Philip Morris has said that Britain, where like Ireland, advertising and marketing of cigarettes is prohibited, could eradicate cigarettes in coming years.

British health regulators have also endorsed e-cigarettes as a way to help people to quit.

“This campaign is simply PR puff,” said Hazel Cheeseman, director of policy for Action on Smoking and Health.

“If they were serious about a smoke-free world they wouldn’t challenge tobacco legislation around the world but instead support regulations that will really help smokers quit and prevent children from taking up smoking,” she said.

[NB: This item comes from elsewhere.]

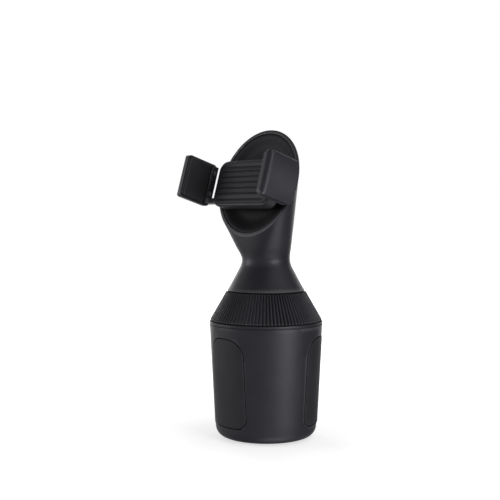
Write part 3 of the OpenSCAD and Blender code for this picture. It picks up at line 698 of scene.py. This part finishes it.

Last year Reuters published a special report on efforts by Philip Morris to subvert the World Health Organisation’s global tobacco treaty, which is aimed at reducing smoking worldwide.

In earnings results published last week, Philip Morris highlighted the sales of iQOS in the EU, as well as cigarette sales outside Europe.

Morgan Stanley analyst Pamela Kaufman pointed to a lower than-than-expected decline in sales of “combustibles” and better-than-expected shipments of “heated” tobacco sales.

Cigarette volume has improved in markets like Saudi Arabia, Turkey, and the Philippines, while the combustible pricing variance of approximately 8% was “driven notably by the EU region, Indonesia, the Philippines, and Russia,” said chief financial officer Martin King.

He highlighted the performance of iQOS, particularly in the EU. IQOS is also doing well in Russia.